С.М. Эйзенштейн и Дзига Вертов начали как-то работать параллельно.

В первых вещах Эйзенштейна не было актеров. Мастер, великий мастер думал, что человек, сам по себе человек как бы актерогеничен.

Сначала я думал, что это неверно.

Наверно, так оно и есть – неверно.

Но если в роли Гамлета снимать разных людей, что и есть в действительности, то каждый из этих людей по-своему поймет трудность трагедии Гамлета – и мы узнаем из разной актерской игры общую трудность понимания Гамлета.

И так мы ходим на любимого актера, следим за игрою созвучий мысли и понимания.

Белинский восемь раз смотрел игру Мочалова.

Трудно думать не о актере, а о том, что же происходит на самом деле.

Из-за чего страдает Гамлет.

И сам автор смотрит на себя по-разному, как бы смотрит разные свои черновики. Черновики – это игра актера в разных ролях.

С.М. Эйзенштейн много работал, у него выходило.

Выходило у Дзиги Вертова.

Потом они уперлись в какую-то стенку.

Эйзенштейн – человек с огромным запасом знаний, инженер.

Исследователь иероглифов.

И прежде всего он – Эйзенштейн.

Он хотел снимать в роли первой жены Ивана Грозного Галину Уланову, великую танцовщицу, она станцует свою роль. Она недосягаемо двигается.

А спор о том, кто первый заметил движение кадров – монтаж – он ли, Дзига Вертов и, С.М. Эйзенштейн, человек с огромным лбом, разрешил тем, что написал статью о том, кто первый сказал «Э».
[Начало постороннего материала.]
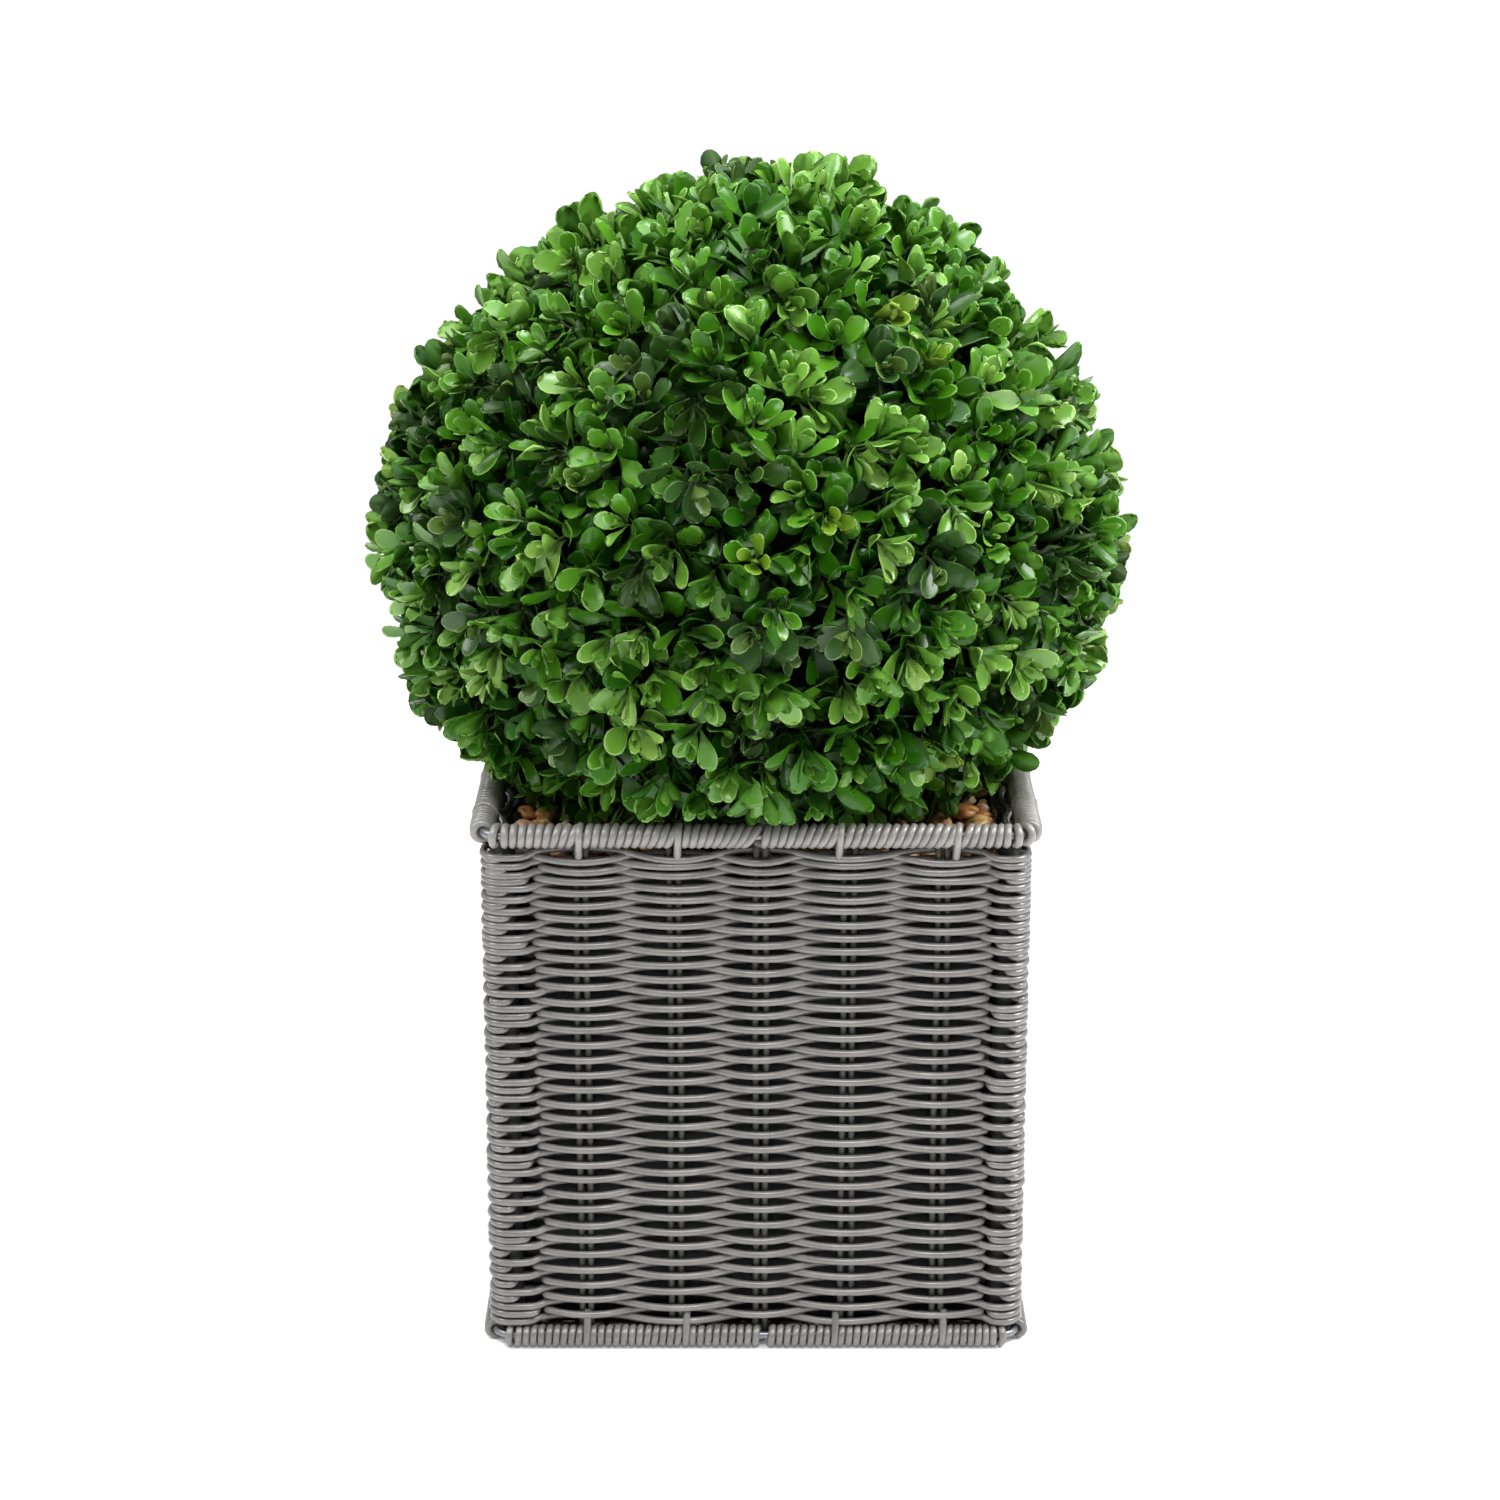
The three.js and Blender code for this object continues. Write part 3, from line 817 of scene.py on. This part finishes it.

Впервые сказано, что за явление Добчинский и Бобчинский.

Там не было жизни.

Кроме того, есть ирония, ибо фамилия «Эйзенштейн» начинается на «Э».

 

Художественное построение сложно, оно имеет множество родителей.

Причем законные дети рождаются тем же способом, что и незаконные.

Мне снятся повторяющиеся сны.

Они приходят и уходят непрочитанными.

Надо говорить о Гоголе.

Прежде всего из уважения к человеку, которого мы так и не поняли и который так странно умер.

Он умер в тот период, когда сжигал в камине черновики продолжения «Мертвых душ».

Он думал, что они могут воскреснуть.

Он видел их воскресшими.

Он написал о новых людях и дал им широкие, но свои горизонты.

Он пытался найти биографии несуществующих людей.

Ему поставили в Москве памятник.

Очень хороший памятник.

Но памятник сняли.

Увезли – правда, недалеко.

В тот дом, где жил и умер новоявленный Гамлет.

Вот в этом доме он и сжигал черновики «Мертвых душ».

Ибо люди эти не воскресли.

Воскресение человека, торжество человека – это мечта всех писателей.

Памятник Гоголю по-прежнему помещен великолепно.

Сфинксы не были памятниками каким-либо героям.

Мы не знаем, кого они изображают.

Памятники были и в виде столбов, наверху размещались разнообразные мимолетные вещи.

Но каков памятник нашего сегодняшнего человека, я не знаю.

О многом очень хочется написать.

Была Цусима, военные корабли плыли вокруг света и доплыли до Японии.

Их встретили корабли соперников.

Потопили.

Но был один миноносец – он был пробит снарядом, и он потонул.

Вдруг выплыл и выстрелил из носового орудия и потом потонул навсегда.

Он был бессмертен.

Он был братом Гильгамеша.

Хотел бы увидеть памятник капитану этого корабля.